[Date Prev][Date Next][Thread Prev][Thread Next][Date Index][Thread Index]

[idn] Where to do form-folding?



Hi

Even if it is summer, some of you are hopefully still active. At
least some of you going to the IETF meeting.

Here is one thing we could discuss and that could be discussed
at the meeting.

The question is: Where should form-folding be done?

Background: With ASCII names names are compared case-insensitively.
One way to do the comapring is to first case-fold and then binary compare.
When we have IDNs, case-insenstivity is not enough. Instead I will call
it form-insensitivity, which includes case-insensitivity and insensitivity
to many other forms used in non-latin alphabets. To compare to IDNs
you can first form-fold them and then binary compare the names.
Form-folding is another name for all the normalisation, lower casing,
canonisation and simplifying described in for example the NAMEPREP draft.
Does anybody have a better name?

Places to do form-folding:
Below I give what I think are the two most important places and the most
important good and negative points for them. There are more points.

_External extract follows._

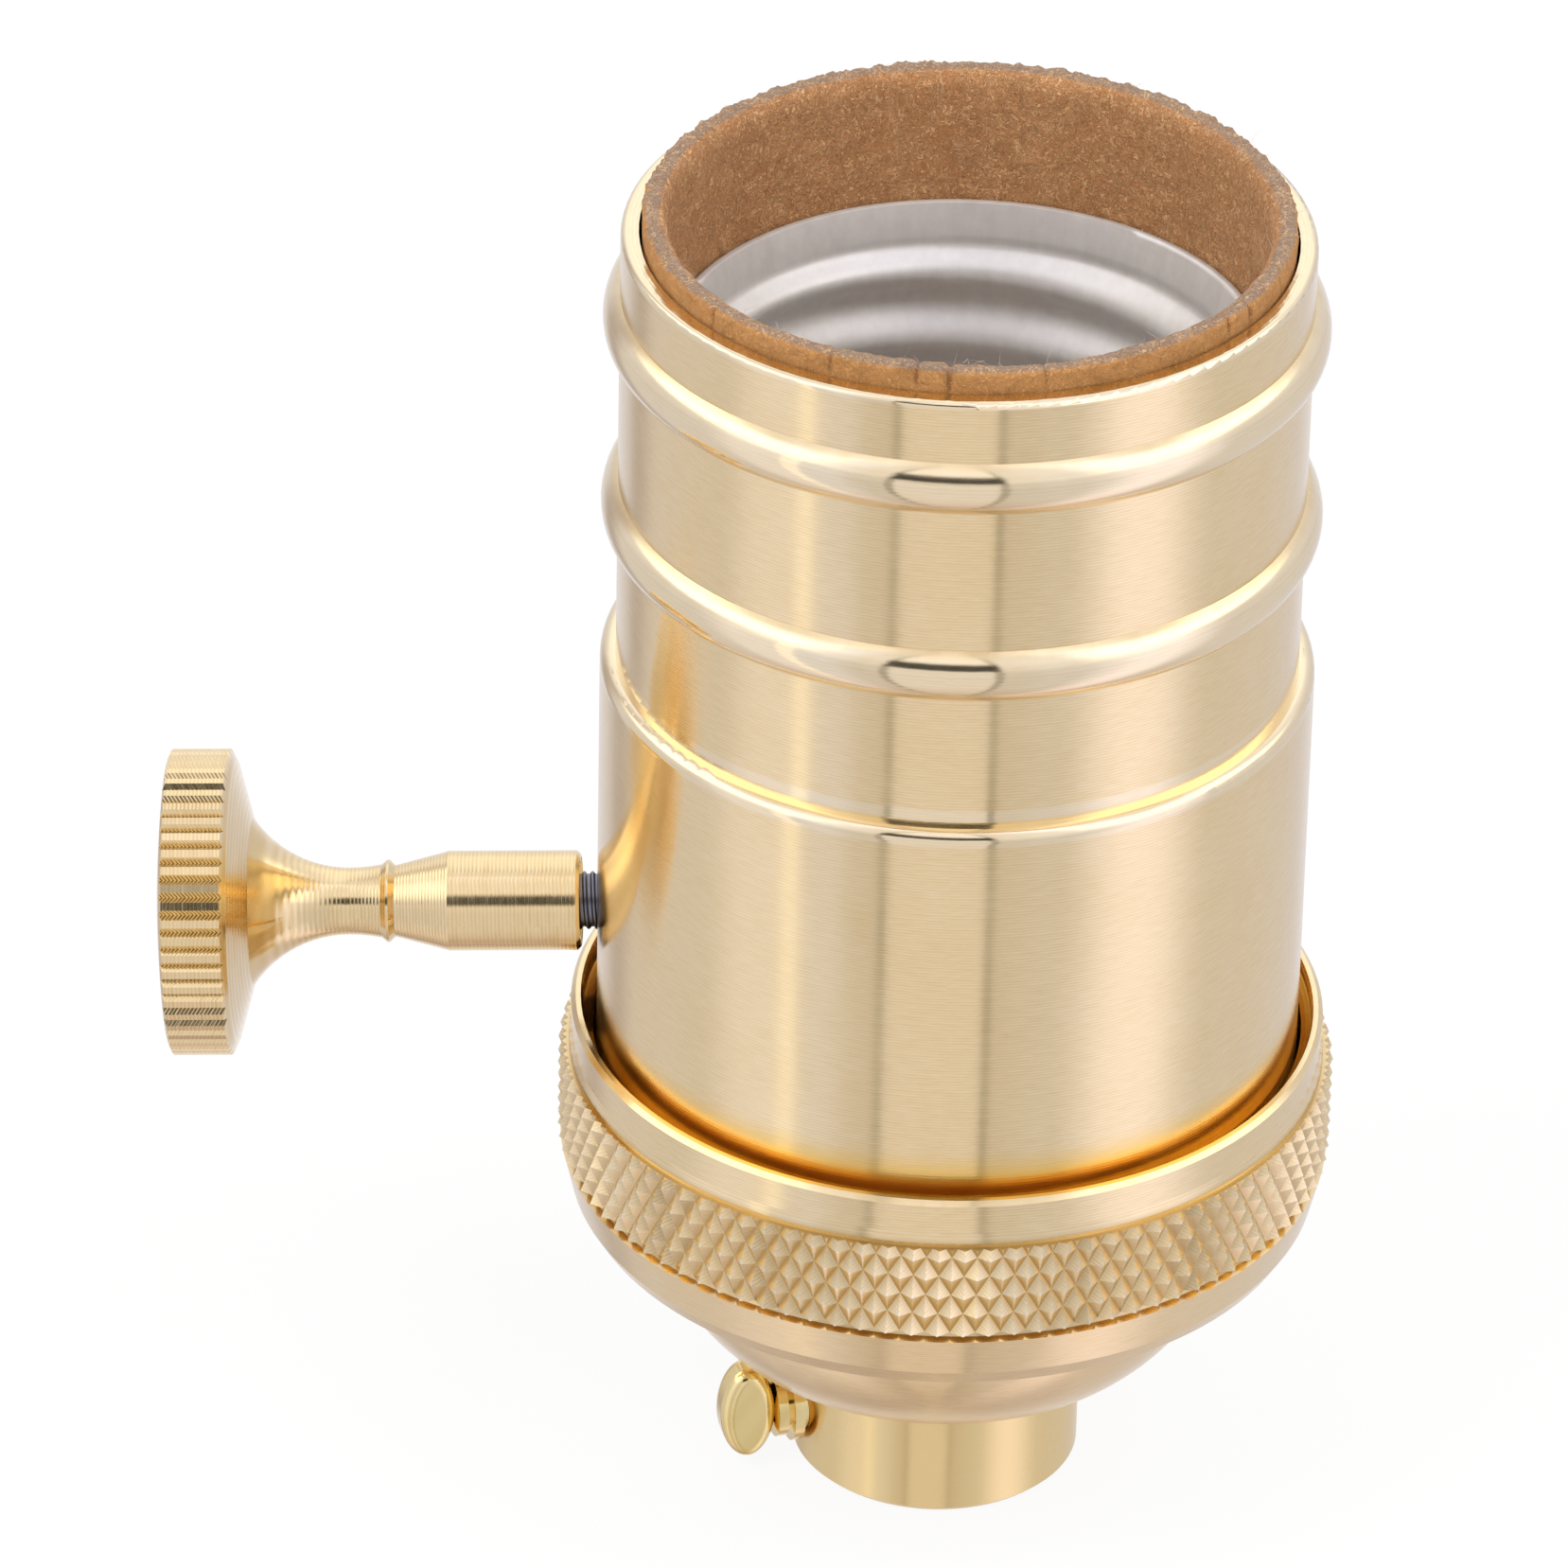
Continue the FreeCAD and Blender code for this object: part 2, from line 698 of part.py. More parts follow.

1) Form-folding is done only in the DNS servers.
   + Only authorative servers need to implement it.
   + Only the folding for the authorative subset of UCS need to
     be implemented.
   + Less places where form-folding need to be implemented.
   - Higher CPU demand on servers.

2) Form-folding is done in resolver (and servers when zone loading).
   + Less CPU demand on servers.
   - More places where form-folding need to be implemented.
   

In my draft I use 1), others have 2) instead.
I have thought that the good points of 1) makes it the best choice. Also
some drafts saying 2) would not fullfill any requirements good enough.
But a few days ago I thought about one more aspect that might make
2) the best choice:

There are many applications that compare hosts or domain names.
For example: sendmail and many browsers.
These applications should also compare IDNs as equal in the same way
that DNS does. This means that they also need to implement form-folding.
If the resolver libraries include the standard implementation
of form-folding (and name comparing), and had the API public, all
applications could use it instead of implementing their own.

So by choosing 2) we can get the additional benefit of supplying
a standard place for applications to the routines to do
form-folding and IDN comparing. And thus reducing the risk of many
implementations, some that will do it wrongly.


Thats it. What do you think? Am I missing some important aspects to
make the best choice? Maybe it is something that could be
discussed at the meeting.

Regards,

  Dan